Book Review: Undivided
A Muslim Daughter, Her Christian Mother, Their Path to Peace
By Patricia Raybon and Alana Raybon
A Muslim, a Christian, and a lapsed Catholic walk into a book review . . . For millennia, religious differences have been a font for humor and reflection, as well as a trigger for tension and war. But what if those tensions are within your own family, and the war turns out to be with yourself? In the enlightening nonfiction book Undivided, a mother and daughter try to bridge the chasm that was created when one of them converted to Islam. Patricia Raybon, who is a Christian, is an award-winning author who has written about faith for the New York Times and Newsweek. Her daughter, Alana Raybon, is a teacher who became a Muslim in her early 20s. In an honest, intimate glimpse into their family’s dynamic, they write back and forth to each other, each struggling: Alana, to explain her decision to join a religion that “filled my heart with truth”; and Patricia, to accept what to her feels like a dangerous abandonment. They are both angry and exhausted, but after the years of hurt and irritation, they have emerged to finally address their conflict head-on. While the book is the story of one family, it certainly calls to mind the larger issue of how much confusion and mistrust can exist between people of differing religions.
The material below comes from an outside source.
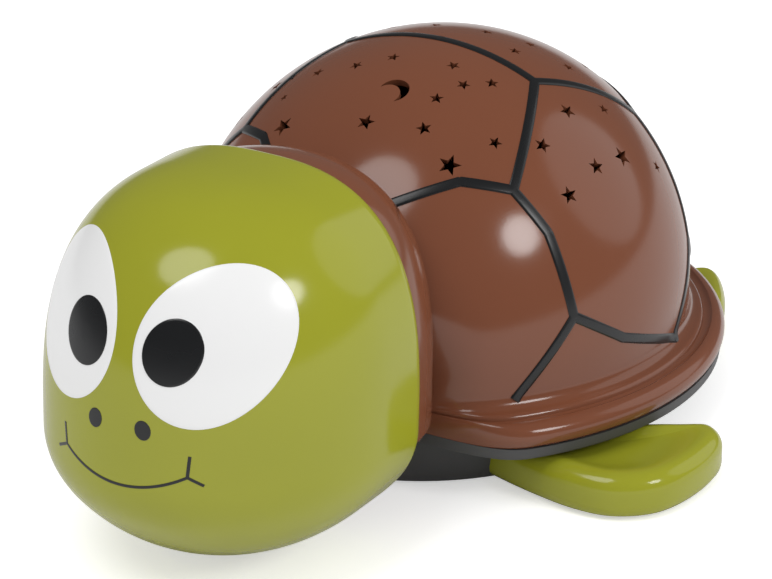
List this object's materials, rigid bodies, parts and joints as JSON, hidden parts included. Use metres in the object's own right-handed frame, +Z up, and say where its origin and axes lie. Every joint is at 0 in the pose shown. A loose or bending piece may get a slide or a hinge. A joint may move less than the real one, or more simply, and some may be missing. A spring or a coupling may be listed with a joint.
{
  "type": "turtle star projector night light",
  "caption": "Turtle-shaped night light with a pierced brown shell that throws stars, a round green head, paddle flippers and a battery base.",
  "frame": {"origin": "middle of the footprint on the table that the foot pads stand on", "axes": "+Z up, the head looks along -Y, the turtle's left side is +X"},
  "size_m": [0.2131, 0.2689, 0.1122],
  "materials": {
    "green_plastic": "gloss",
    "brown_plastic": "gloss",
    "black_plastic": "satin",
    "white_plastic": "gloss",
    "charcoal_plastic": "satin",
    "rubber": "matte",
    "steel": "satin",
    "spring_steel": "bright",
    "cell_jacket": "gloss",
    "board": "satin",
    "lamp_lens": "gloss",
    "button_plastic": "gloss"
  },
  "bodies": {
    "base": {"star_shell": "brown_plastic", "line_net": "black_plastic", "head_shell": "green_plastic", "eye_whites": "white_plastic", "eye_pupils": "black_plastic", "nostrils": "black_plastic", "smile_line": "black_plastic", "neck_plate": "charcoal_plastic", "neck_screws": "steel", "flipper_front_left": "green_plastic", "flipper_front_right": "green_plastic", "flipper_rear_left": "green_plastic", "flipper_rear_right": "green_plastic", "flipper_screws": "steel", "foot_pads": "rubber", "brim_screws": "steel", "base_housing": "charcoal_plastic", "battery_cells": "cell_jacket", "contact_springs": "spring_steel", "contact_plates": "spring_steel", "main_board": "board", "board_screws": "steel", "lamp_board": "board", "lamps": "lamp_lens", "board_chips": "black_plastic", "button_board": "board", "snap_switch": "black_plastic", "power_switch": "black_plastic"},
    "battery_door": {"battery_door": "charcoal_plastic"},
    "door_screw": {"door_screw": "steel"},
    "mode_button": {"mode_button": "button_plastic"},
    "switch_knob": {"switch_knob": "white_plastic"}
  },
  "joints": [
    {"name": "door_hinge", "type": "hinge", "parent": "base", "child": "battery_door", "pos_m": [0, 0.07359, 0.0022], "axis": [1, 0, 0], "range_deg": [0, 97]},
    {"name": "door_screw_turn", "type": "hinge", "parent": "battery_door", "child": "door_screw", "pos_m": [0, 0.00569, 0.002], "axis": [0, 0, 1], "continuous": true},
    {"name": "button_press", "type": "slide", "parent": "base", "child": "mode_button", "axis": [0, -0.0401, -0.9992], "range_m": [0, 0.0008], "stiffness_N_per_m": 800},
    {"name": "switch_slide", "type": "slide", "parent": "base", "child": "switch_knob", "axis": [1, 0, 0], "range_m": [0, 0.003]}
  ]
}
If it’s this hard for two intelligent, spiritual, loving souls to connect, how can entire communities be expected to?
“I hope we can listen to each other, and come to terms with each other’s beliefs,” writes Alana. “I hope we can listen to each other with open hearts and begin to understand the passion for God that dwells deep in each of our hearts.” Let’s hope this type of healing dialogue spreads from family to family, and from nation to nation.